++++ Available data

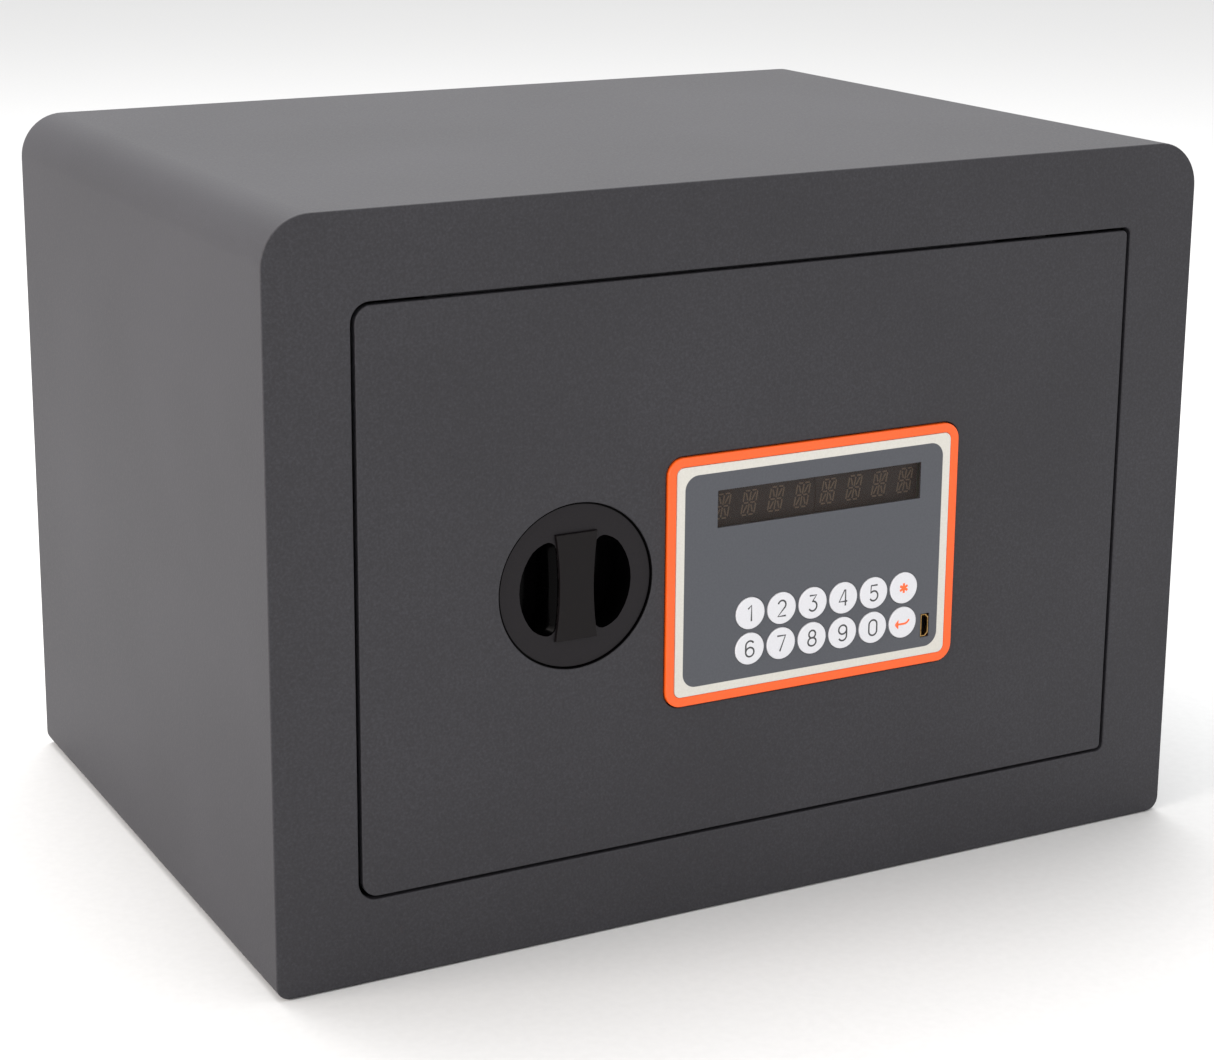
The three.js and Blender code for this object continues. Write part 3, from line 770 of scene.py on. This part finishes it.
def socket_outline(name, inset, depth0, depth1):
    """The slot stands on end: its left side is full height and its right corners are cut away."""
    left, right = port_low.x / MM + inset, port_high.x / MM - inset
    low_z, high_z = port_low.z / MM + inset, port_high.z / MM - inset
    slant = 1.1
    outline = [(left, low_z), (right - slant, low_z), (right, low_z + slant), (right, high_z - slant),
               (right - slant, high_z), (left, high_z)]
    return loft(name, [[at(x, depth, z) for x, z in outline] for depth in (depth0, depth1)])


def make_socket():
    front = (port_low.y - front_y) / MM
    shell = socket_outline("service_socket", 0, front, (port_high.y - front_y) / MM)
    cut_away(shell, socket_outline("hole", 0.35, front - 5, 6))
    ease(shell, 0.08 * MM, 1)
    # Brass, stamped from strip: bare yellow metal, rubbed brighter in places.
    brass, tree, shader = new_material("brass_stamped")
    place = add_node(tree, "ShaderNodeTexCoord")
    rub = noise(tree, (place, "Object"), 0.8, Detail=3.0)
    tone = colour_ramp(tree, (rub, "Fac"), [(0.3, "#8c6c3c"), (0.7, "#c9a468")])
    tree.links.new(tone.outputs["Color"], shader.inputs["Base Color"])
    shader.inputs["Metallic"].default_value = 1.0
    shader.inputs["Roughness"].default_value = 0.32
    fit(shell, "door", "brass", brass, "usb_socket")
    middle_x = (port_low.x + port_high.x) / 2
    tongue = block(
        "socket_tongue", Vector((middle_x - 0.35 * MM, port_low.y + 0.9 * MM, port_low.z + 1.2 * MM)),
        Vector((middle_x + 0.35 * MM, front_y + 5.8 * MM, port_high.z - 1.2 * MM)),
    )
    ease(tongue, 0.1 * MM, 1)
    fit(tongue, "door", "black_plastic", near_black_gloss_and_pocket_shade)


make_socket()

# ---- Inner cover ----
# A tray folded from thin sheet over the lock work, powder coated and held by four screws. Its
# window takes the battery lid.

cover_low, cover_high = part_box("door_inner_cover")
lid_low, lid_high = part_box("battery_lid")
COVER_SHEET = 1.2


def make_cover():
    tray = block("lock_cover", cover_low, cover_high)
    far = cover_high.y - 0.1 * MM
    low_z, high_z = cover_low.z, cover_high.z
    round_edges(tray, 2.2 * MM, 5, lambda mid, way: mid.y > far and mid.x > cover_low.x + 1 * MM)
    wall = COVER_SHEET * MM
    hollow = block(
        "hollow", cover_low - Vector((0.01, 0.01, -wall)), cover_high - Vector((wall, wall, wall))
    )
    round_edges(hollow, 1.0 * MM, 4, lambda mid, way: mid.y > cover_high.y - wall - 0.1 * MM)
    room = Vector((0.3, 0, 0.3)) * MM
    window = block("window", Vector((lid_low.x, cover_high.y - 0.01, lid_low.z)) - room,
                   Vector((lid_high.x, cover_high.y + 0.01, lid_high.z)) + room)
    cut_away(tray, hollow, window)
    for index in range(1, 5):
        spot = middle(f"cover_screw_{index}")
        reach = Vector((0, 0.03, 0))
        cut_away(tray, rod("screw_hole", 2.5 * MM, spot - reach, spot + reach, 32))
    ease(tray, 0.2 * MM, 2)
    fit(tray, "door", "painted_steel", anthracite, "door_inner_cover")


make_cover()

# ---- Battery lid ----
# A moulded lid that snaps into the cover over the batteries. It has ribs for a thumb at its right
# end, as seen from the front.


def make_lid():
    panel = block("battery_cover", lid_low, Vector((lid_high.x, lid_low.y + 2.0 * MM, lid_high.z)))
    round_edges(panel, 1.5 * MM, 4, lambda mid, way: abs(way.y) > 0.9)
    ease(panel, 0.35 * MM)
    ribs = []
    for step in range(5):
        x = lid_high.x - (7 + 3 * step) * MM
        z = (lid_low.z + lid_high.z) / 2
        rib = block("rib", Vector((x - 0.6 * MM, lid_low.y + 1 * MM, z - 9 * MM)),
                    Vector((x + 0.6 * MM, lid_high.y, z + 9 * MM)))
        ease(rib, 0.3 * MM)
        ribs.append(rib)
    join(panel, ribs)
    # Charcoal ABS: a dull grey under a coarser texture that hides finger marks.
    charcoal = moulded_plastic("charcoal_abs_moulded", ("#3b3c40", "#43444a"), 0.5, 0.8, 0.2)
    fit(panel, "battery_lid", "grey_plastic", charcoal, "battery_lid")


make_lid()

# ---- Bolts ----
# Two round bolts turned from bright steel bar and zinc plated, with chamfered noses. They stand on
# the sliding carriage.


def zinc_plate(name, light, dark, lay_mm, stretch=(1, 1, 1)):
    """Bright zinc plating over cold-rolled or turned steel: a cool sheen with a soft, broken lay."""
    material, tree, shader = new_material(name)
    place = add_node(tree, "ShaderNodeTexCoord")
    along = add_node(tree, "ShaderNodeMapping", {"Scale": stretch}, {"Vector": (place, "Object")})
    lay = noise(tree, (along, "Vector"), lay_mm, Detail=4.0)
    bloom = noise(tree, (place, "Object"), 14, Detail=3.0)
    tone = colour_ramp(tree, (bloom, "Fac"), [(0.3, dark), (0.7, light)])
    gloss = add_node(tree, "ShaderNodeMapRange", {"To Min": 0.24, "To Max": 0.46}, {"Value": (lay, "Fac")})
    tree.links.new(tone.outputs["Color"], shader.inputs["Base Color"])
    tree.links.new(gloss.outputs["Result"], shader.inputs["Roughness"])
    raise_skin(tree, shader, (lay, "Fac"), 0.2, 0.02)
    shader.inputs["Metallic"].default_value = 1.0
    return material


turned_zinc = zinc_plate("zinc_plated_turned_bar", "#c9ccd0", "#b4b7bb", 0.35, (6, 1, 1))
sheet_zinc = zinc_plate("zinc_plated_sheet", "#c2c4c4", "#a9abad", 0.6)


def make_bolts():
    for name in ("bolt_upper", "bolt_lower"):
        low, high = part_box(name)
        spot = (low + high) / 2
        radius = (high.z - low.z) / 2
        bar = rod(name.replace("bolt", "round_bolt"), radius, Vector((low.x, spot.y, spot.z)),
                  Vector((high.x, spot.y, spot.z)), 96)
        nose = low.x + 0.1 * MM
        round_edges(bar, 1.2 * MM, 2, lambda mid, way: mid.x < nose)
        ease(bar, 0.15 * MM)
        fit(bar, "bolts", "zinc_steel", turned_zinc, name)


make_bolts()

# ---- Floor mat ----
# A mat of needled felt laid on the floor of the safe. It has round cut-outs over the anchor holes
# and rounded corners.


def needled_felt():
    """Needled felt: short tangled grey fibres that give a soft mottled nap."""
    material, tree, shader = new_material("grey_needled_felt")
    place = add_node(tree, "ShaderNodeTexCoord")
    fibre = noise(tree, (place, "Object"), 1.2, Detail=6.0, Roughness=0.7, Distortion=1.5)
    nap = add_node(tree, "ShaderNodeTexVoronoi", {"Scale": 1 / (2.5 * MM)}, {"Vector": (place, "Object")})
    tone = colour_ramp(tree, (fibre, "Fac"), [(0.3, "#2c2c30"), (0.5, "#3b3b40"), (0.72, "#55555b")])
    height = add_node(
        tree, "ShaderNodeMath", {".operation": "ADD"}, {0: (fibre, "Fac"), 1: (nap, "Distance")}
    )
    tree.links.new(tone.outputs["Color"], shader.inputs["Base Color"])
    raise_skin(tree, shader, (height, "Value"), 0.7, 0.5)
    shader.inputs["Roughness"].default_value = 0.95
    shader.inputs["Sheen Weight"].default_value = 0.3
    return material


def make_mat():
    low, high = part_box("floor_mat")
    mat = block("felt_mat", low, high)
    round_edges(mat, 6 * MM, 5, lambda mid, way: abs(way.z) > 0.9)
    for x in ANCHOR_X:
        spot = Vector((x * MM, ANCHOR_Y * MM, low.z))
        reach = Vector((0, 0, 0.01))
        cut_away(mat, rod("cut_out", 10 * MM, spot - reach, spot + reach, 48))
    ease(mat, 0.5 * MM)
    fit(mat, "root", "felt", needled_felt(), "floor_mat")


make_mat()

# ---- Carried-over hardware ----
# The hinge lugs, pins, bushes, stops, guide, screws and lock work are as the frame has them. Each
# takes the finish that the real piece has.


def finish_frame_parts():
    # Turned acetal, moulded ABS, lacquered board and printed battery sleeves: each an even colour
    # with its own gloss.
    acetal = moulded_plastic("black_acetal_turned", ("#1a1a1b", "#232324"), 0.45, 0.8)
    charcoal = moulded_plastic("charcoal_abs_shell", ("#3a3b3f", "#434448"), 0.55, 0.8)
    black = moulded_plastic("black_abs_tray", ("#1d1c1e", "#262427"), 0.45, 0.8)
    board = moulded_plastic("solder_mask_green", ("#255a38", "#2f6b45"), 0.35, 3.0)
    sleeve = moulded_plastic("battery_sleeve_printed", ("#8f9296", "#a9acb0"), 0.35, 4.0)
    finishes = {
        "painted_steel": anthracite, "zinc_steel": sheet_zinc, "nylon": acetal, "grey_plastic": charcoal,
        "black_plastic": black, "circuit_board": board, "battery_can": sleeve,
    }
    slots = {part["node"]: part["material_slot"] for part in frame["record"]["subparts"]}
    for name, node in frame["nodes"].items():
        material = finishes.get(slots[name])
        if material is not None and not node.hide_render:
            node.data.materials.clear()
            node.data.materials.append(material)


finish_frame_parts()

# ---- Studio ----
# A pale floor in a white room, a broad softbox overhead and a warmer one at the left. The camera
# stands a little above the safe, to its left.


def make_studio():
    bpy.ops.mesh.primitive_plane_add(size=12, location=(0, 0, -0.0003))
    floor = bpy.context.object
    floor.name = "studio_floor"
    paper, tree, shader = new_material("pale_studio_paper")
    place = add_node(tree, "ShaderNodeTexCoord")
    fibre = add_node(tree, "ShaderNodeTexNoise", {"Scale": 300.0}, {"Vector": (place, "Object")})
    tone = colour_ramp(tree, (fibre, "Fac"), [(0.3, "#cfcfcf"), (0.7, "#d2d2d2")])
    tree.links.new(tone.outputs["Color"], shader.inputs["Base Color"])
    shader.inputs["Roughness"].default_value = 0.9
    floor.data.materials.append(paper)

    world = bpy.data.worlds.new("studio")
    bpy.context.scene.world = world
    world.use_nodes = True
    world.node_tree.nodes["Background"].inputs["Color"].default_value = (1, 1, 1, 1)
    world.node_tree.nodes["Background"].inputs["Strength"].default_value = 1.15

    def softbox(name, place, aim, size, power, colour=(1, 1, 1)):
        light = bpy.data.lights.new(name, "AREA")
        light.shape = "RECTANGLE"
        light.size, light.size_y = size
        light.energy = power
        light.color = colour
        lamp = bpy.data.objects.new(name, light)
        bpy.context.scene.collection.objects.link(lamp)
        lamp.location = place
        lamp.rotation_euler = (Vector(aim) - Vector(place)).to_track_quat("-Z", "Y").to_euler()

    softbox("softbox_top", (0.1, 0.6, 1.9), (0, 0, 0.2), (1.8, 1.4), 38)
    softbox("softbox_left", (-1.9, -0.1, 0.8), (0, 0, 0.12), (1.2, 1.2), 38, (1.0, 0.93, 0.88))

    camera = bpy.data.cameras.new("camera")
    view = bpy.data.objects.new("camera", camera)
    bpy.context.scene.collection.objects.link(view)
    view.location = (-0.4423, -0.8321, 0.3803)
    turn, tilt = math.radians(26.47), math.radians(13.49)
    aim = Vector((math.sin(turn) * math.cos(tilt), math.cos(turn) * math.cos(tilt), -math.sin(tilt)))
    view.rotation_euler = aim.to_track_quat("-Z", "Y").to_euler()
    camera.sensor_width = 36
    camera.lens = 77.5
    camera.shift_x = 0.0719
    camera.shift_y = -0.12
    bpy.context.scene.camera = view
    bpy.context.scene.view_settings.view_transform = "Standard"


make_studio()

++++++++

- **Task description**
Copy, please, exactly the lines that start at the first line of the data and end at the line containing "return loft(name, [[at(x, depth, z)", both kept and no others.

- **Result of the task**
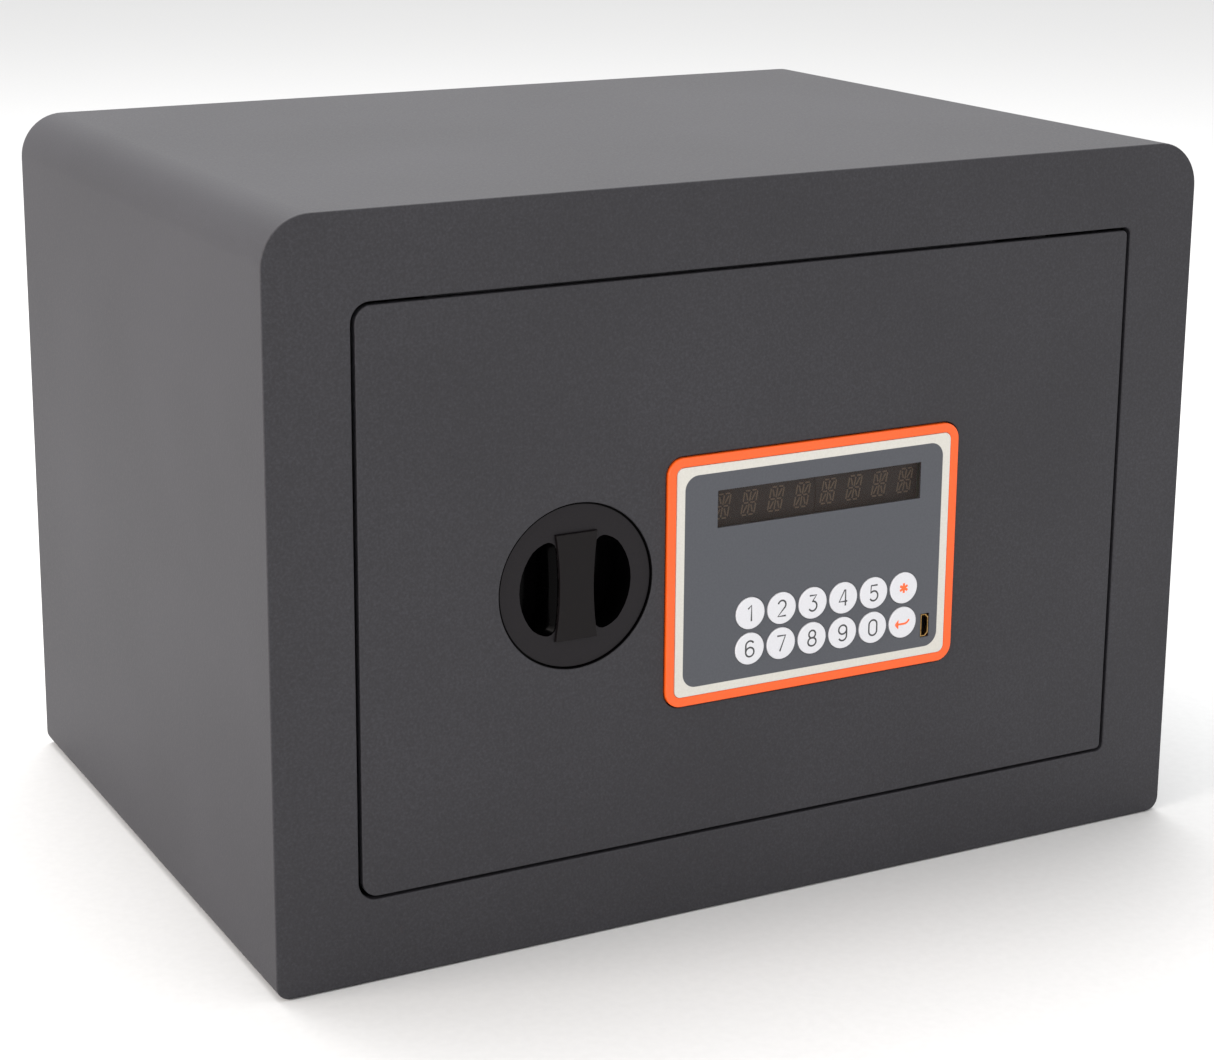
The three.js and Blender code for this object continues. Write part 3, from line 770 of scene.py on. This part finishes it.
def socket_outline(name, inset, depth0, depth1):
    """The slot stands on end: its left side is full height and its right corners are cut away."""
    left, right = port_low.x / MM + inset, port_high.x / MM - inset
    low_z, high_z = port_low.z / MM + inset, port_high.z / MM - inset
    slant = 1.1
    outline = [(left, low_z), (right - slant, low_z), (right, low_z + slant), (right, high_z - slant),
               (right - slant, high_z), (left, high_z)]
    return loft(name, [[at(x, depth, z) for x, z in outline] for depth in (depth0, depth1)])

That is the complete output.